Student debts are set to be slashed in June after legislation passes through parliament.
But experts say the $16 billion debt erasure wiping 20 per cent from each person’s current student loan balance won’t be music to every student’s ears.
Here is everything you need to know about the looming relief for millions.
Know the news with the 7NEWS app: Download today
Eligible students won’t need to do anything themselves — the Australian Taxation Office (ATO) will automatically process the reduction which will wipe a fifth of each person’s debt on June 1.
HELP, VET Student Loan, Australian Apprenticeship Support Loan and other student support loan debts are all eligible for the reduction.
The reduction is a “one-off” and Australia Institute senior economist Jack Thrower told 7NEWS.com.au that the reduction “will just apply for debts as they stand at June this year.”
“People talk about how indexation gets applied to your debt before your repayments come in, but this reduction will happen before that indexation.”
How will the changes affect repayments
The average HECS debt for someone in their 20s is currently about $31,500.
“They will get about $6300 off if there is a 20 per cent reduction,” Thrower said.
For someone with this average sum of debt, who is below the repayment threshold, and who has not made a single repayment, it would take an estimated nine years of annual indexations to bring the HECS balance back to where it was before the reduction.
That projected example is based on indexation rates within the RBA’s ideal bandwidth of about 2.5 per cent, rather than “those huge indexations that they had to sort of had to reverse with the indexation credits,” Thrower said.
Since then, the indexation method has changed so that it is no longer based solely on inflation, but on whatever is lower out of the inflation rate and the Wage Price Index.
But more changes to repayment rates and the repayment threshold are also expected next month.
Repayment threshold and rate changes
The repayment threshold is set to increase from $56,156 to $67,000 in June, if the Senate agrees to the changes.
Repayment rates will then be based off of any income earned over that figure.

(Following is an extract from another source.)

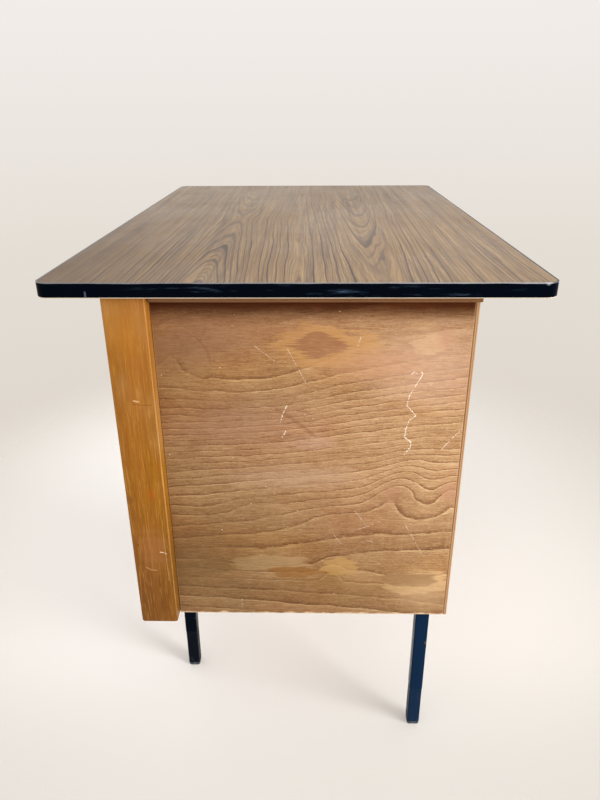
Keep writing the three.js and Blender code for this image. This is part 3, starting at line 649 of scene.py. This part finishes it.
def walnut_laminate():
    """Plain-sawn walnut printed under a satin laminate: two hearts of nested arches among straight lines,
    with painted shade at the near left and lines that fade towards the far end as a painted sheen.
    """
    mat = Material("walnut_laminate")
    x, y = mat.x, mat.y
    flat = mat.combine(x, y)
    across = mat.plus(y, mat.wobble(flat, (1.8, 5, 1), 0.020))
    across = mat.plus(across, mat.wobble(flat, (7, 50, 1), 0.0035, 1))

    from_right_start = mat.minus(x, RIGHT_HEART_START_X)
    from_left_middle = mat.math("ABSOLUTE", mat.minus(x, LEFT_HEART_MIDDLE_X))
    from_left_ends = mat.minus(LEFT_HEART_HALF_LENGTH, from_left_middle)
    pith = mat.math(
        "SMOOTH_MIN",
        heart(mat, across, RIGHT_HEART_Y, from_right_start),
        heart(mat, across, LEFT_HEART_Y, from_left_ends),
        0.03,
    )
    rings = mat.math("DIVIDE", pith, RING_PITCH)
    rings = mat.plus(rings, mat.times(mat.noise(flat, (1.5, 26, 1), 2), 2.2))
    rings = mat.plus(rings, mat.wobble(flat, (18, 60, 1), 0.35, 1))
    # Painted sheen: the printed lines fade towards the far end, as the laminate's sheen washes them out
    # there.
    near_end = mat.remap(x, -0.30, 0.35, 0.3, 1.0)
    saw = mat.math("FRACT", rings)
    fine_saw = mat.math("FRACT", mat.times(rings, 2.73))

    strength = mat.chance(rings)
    fade = mat.noise(flat, (5, 70, 1), 3)
    line = mat.times(
        mat.remap(saw, 0.58, 0.82),
        mat.fall(saw, 0.9, 1.0),
        mat.remap(strength, 0.2, 0.8, 0.2, 1.0),
        mat.remap(fade, 0.3, 0.6, 0.55, 1.0),
        near_end,
    )
    fine_fade = mat.remap(fade, 0.35, 0.65, 0.7, 0.25)
    fine_line = mat.times(mat.remap(fine_saw, 0.6, 0.9), fine_fade, near_end, 0.9)
    shadow = mat.times(mat.remap(saw, 0.1, 0.9), strength)

    fibres = mat.noise(flat, (22, 1000, 1), 3, 0.6)
    streaks = mat.noise(flat, (2.6, 96, 1), 5, 0.72)
    tone = mat.plus(mat.times(streaks, 0.7), mat.times(fibres, 0.3))
    colour = mat.ramp(tone, (0.38, WALNUT_DARK), (0.5, WALNUT_MID), (0.62, WALNUT_LIGHT))
    tawny = mat.blots(flat, (1.6, 9, 1), 3, 0.42, 0.62, 0.45)
    colour = mat.mix(tawny, colour, WALNUT_TAWNY)
    colour = mat.mix(mat.times(shadow, 0.4), colour, WALNUT_MAUVE)
    colour = mat.mix(fine_line, colour, WALNUT_LINE)
    colour = mat.mix(line, colour, WALNUT_LINE)
    pores = mat.blots(flat, (85, 1500, 1), 1, 0.62, 0.7)
    colour = mat.darken(colour, mat.times(pores, 0.35), (150, 124, 108))
    # Painted shade: the top darker at the near left, away from the light.
    near_left_shade = mat.plus(y, mat.wobble(flat, (3, 3, 1), 0.2, 3))
    near_left_shade = mat.times(mat.fall(near_left_shade, -0.34, 0.05), mat.remap(x, -0.5, 0.4))
    # Darker towards the far end.
    faded = mat.fall(x, -0.45, 0.25)
    colour = mat.darken(colour, faded, (230, 230, 230))
    colour = mat.darken(colour, near_left_shade, (188, 176, 138))

    smears = mat.noise(flat, (4, 5, 1), 5, 0.65)
    mat.bump(fibres, 0.00002, 0.1)
    return mat.finish(colour, mat.remap(smears, 0.35, 0.65, 0.27, 0.34), specular=0.14)


SEAM_Y = 0.229
NICK_Y = -0.240
ARRIS_HEIGHTS = (0.7488, 0.7496)  # the band's upper edge, where a pale highlight is painted
ARRIS_END_Y = (0.287, 0.291)  # over which the painted highlight fades at the rear corner
CORNER_GLINT_PLACE = (0.472, 0.284, 0.7495)


def edge_plastic():
    """The band round the tabletop: glossy blue-black plastic with rubbed grey smears that double as painted
    bluish reflections, a painted highlight along its upper edge, a painted glint at one rear corner, a nick
    and one seam.
    """
    mat = Material("edge_plastic")
    smears = mat.noise(mat.point, (12, 12, 150), 5, 0.7)
    where = mat.blots(mat.point, (5, 5, 5), 2, 0.45, 0.6)
    # Rubbed grey-blue smears, which also stand in as painted bluish reflections.
    smear_and_sheen = mat.times(mat.remap(smears, 0.54, 0.74, 0.0, 0.8), where)
    colour = mat.mix(smear_and_sheen, (1, 5, 14), (66, 86, 110))
    for mark_y, half_width, top_z, mark in (
        (SEAM_Y, 0.0006, 0.760, (2, 3, 6)),
        (NICK_Y, 0.0014, 0.741, (70, 76, 96)),
    ):
        offset = mat.math("ABSOLUTE", mat.minus(mat.y, mark_y))
        near_end = mat.math("GREATER_THAN", mat.x, 0.0)
        across = mat.fall(offset, 0.5 * half_width, half_width)
        down = mat.fall(mat.z, top_z - 0.002, top_z)
        colour = mat.mix(mat.times(across, near_end, down), colour, mark)
    # Painted highlight along the band's upper edge, brighter towards the rear and fading at the rear corner.
    arris = mat.plus(mat.z, mat.wobble(mat.point, (22, 22, 22), 0.0016, 4))
    highlight_along = mat.remap(mat.y, -0.25, 0.3, 0.45, 0.75)
    highlight_end = mat.remap(mat.y, *ARRIS_END_Y, 1.0, 0.3)
    arris = mat.times(mat.remap(arris, *ARRIS_HEIGHTS), highlight_along, highlight_end)
    colour = mat.mix(arris, colour, (176, 178, 184))
    # Painted glint at the band's rear corner.
    corner_glint = mat.vector("DISTANCE", mat.point, CORNER_GLINT_PLACE, output=1)
    colour = mat.mix(mat.fall(corner_glint, 0.0015, 0.0045, 0.8), colour, (206, 216, 228))
    mat.bump(mat.noise(mat.point, (60, 60, 240), 3), 0.00025, 0.3)
    return mat.finish(colour, mat.remap(smears, 0.3, 0.75, 0.12, 0.35), specular=0.02)


# Painted light: the legs' one enamel as a shaded copy at the front and a lit, bluer copy at the rear.
SHADED_FRONT_ENAMEL = (3, 10, 20)
LIT_REAR_ENAMEL = (13, 36, 62)  # the lit copy, painted bluer than the front's shaded one


def blue_black(mat):
    """The legs' colour with painted light: dark as if in shade at the front, lit and bluer towards the rear.
    """
    return mat.mix(mat.remap(mat.y, -0.15, 0.20), SHADED_FRONT_ENAMEL, LIT_REAR_ENAMEL)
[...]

For someone earning $68,000 — which is $1000 above the new threshold — they will only pay 15 per cent of that $1000, which is $150.
For the same earner, under the current set-up, that would be a saving of more than $1200.
That 15 per cent rate goes up to 17 per cent for anyone who starts earning above the next threshold, which is set at $125,000.
Thrower said that both the one-off 20 per cent reduction, and the new repayment rate “is welcomed.”
“Average (student loan) debts for people in their 20s have more than doubled since 2006, and grown a lot quicker than inflation,” he said.
Skewed repayment timelines
Current data suggests the average amount of time needed to pay off a degree is about 10 years, but Thrower said that “the reality is probably even worse” due to the “strange” way that this projected timeline is calculated.
He said that “the average (timeframe) is not just based on people who repaid (their debt) that year, it’s of all student debts that have ever been repaid (within the recorded data)“, meaning recent figures are skewed by historical debts that took less time to pay.
But Thrower said that “this number keeps going up, which is quite worrying.”
The average amount of time needed to pay off a degree had ballooned by about three years since 2006, he said.
“People can talk about how inflation has gone up, but the fact that its actually taking people longer means that these debts are affecting people for a longer period of time, even if you adjust for these things,” he said.
The Department of Education listed “reduced income or career breaks” as two of the “many factors that can affect how long it takes to repay a loan.”
“While you may pay back your debt over a slightly longer timeframe, you will only need to make higher compulsory repayments when your income reaches a point where you can afford to do so.”
‘Doesn’t deal with the source of the problem’
In recent years, students fearing what appeared to be exponentially increasing indexation rates borrowed money to pay off HECS debts.
For these people, and for the new students yet to accumulate their massive debts, the one-off 20 per cent reduction in June will be of no benefit.
But Thrower said that — just like the indexation credits of recent years — neither these credits, nor the impending 20 per cent increase “deal with the source of the problem, which is that degrees are too expensive.”
“Degrees have become a lot more expensive over time, especially since HECS started,” he said.
“I believe it was something like $1800 per year for any degree when HECS started, and that’s grown a lot quicker than inflation for most degrees. So now we’re seeing around $50,000 for a three-year arts degree.
“These expensive degrees are why these debts are getting so big, and this one change from the government (the 20 per cent reduction) isn’t reversing that.”
Discussions were had during the University Accord — a 12-month review into the higher education system — about reversing the degree fee price increases brought forward under the Morrison government in 2021.
Some degrees doubled in cost for students, in a move the government said would drive students into STEM and other in-demand disciplines, but The Australia Institute analysis shows that only 1.5 per cent of students actually swapped their field of study.
But details about the discussed reversal of Morrison’s Job-ready Graduates scheme were not included in the final Accord report and have not been formally floated.